President Biden has kept his promise to reverse his predecessor’s immigration policies with a hurricane of executive orders, but doing so has required more than signing documents he doesn’t understand.
As President Trump spent tens of millions of tax dollars to keep illegal aliens out of the country, Biden is spending tens of millions to let them in.
Two news reports suggest that figure has already surpassed $100 million. Biden is housing illegals in hotels because “detention facilities” are packed to the rafters, and he will fly them all over the country. And he’s spending millions more to stop building the border wall President Trump started.
1,200 Illegals in Hotels
A nonprofit in Texas has received $86 million to put illegals up in hotel rooms, Axios reported on Saturday.
The big bucks come from a six-month contract with an outfit called Endeavors “to provide critical services” to the illegals, a spokesman told the Washington Examiner. The tax money will pay for 1,200 illegals to stay in hotels:
The contracts come after border officials warned that an unprecedented number of children, 117,000, will arrive at the U.S.-Mexico border in 2021. Eighty thousand unaccompanied minors arrived during the 2019 crisis on the southwestern border.
Endeavors has been awarded $178,100,000 from the federal government since 2011, with this most recent contract to house migrants making up their largest contract to date.
More than 14,000 migrant children were in the custody of either Customs and Border Protection or the Department of Health and Human Services Office of Refugee Resettlement.
In January, the Biden administration changed the policy of its predecessor by stopping the return of unaccompanied minors to Mexico, which was instituted as the COVID-19 pandemic began. Customs and Border Protection and Health and Human Services have opened several facilities in Texas to house the minors, including one that critics said was holding “kids in cages” during the Trump administration.
Even worse, Biden plans to continue waging germ warfare on Americans by permitting the illegals to stay.

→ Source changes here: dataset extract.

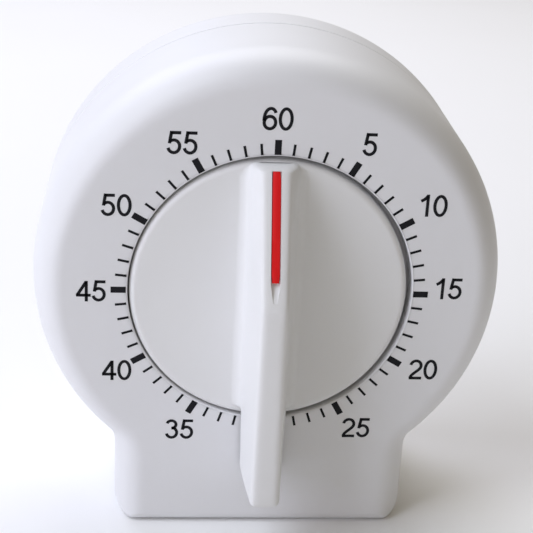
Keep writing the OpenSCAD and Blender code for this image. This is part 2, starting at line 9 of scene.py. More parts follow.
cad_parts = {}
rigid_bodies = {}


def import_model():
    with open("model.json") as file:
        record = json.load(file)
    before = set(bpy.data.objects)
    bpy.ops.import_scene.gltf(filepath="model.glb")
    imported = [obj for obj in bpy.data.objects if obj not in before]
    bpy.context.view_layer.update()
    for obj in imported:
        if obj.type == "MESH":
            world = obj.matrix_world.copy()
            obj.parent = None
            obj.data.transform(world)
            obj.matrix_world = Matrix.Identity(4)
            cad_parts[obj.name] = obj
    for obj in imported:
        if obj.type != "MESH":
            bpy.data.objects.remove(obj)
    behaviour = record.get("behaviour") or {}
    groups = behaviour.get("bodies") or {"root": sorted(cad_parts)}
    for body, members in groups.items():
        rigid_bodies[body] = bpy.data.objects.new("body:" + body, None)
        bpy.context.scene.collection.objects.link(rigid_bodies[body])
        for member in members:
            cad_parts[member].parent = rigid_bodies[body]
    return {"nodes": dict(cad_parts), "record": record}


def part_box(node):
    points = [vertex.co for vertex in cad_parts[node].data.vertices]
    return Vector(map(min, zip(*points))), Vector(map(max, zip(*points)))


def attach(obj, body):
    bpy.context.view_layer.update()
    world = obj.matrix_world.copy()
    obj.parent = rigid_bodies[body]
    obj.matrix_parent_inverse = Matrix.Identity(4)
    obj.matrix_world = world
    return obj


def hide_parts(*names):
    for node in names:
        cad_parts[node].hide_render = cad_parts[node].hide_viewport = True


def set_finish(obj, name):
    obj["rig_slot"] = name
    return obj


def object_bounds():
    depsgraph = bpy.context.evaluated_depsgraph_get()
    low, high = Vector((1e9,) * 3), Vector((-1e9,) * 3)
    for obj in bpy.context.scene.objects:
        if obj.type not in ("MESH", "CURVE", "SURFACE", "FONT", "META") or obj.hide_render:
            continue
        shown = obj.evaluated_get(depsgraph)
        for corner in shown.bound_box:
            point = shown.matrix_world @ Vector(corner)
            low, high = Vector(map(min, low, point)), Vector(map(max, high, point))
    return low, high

As The New American reported in early March, Biden has been releasing COVID-infected migrants to hop buses and head for who knows where. Last week, Homeland Security Secretary Alejandro Mayorkas admitted that his agency released migrants without testing.
But now, apparently, Biden thinks buses aren’t good enough for the illegal migrants. Instead, he’ll fly them where they need to go, the Examiner reported:
The administration will also allow border officials to fly migrant families and children to facilities along the northern border. Republican Rep. Lisa McClain said the plan was “deeply troubling,” raising concerns about the spread of COVID-19.
“We already know these illegal aliens are not being tested for the coronavirus before being released into Texas communities. We cannot let this happen in Michigan,” McClain said.
The Examiner did not report how much that would cost.
Stopping Wall Costs Millions
Meanwhile, a former border agent reported that stopping construction on the border wall is costing taxpayers a fortune.
Writing for Bretibart and citing a government source, former border lawman Randy Clark wrote that idling construction sites cost $6 million daily.
The pause will end on March 21, he wrote:
According to the source, the expenditures are required for materials orders placed before the pause and expenses for the cost of equipment sitting idle. When the issuance of a stop work order causes a contractor to idle equipment, they are entitled to be compensated for rental expenses or costs of ownership.
Shortly after taking office, President Biden signed an executive order temporarily halting any further progress on the border wall so individual contracts could be evaluated. With the exception of “make-safe” activities at the worksites, construction projects immediately came to a standstill, Breitbart Texas reported.
Yet ending the pause does not mean starting construction again, he wrote, because “the Biden administration has not indicated which direction they will take regarding the end of the pause.” Be that as it may, the bills are piling up; taxpayers will write the checks:
As the deadline looms for a decision to be reached, equipment still sits idle. In Eagle Pass, Texas, a $51.9-million fence contract hangs in the balance. The equipment gathers dust and the contractor still awaits a decision. Other problems appearing along the border may be taking precedent over the status of the border wall contracts.…
In addition to the daily expenses related to the pause of border wall construction, additional costs to taxpayers are likely on the horizon if the administration does decide to close out the contracts permanently.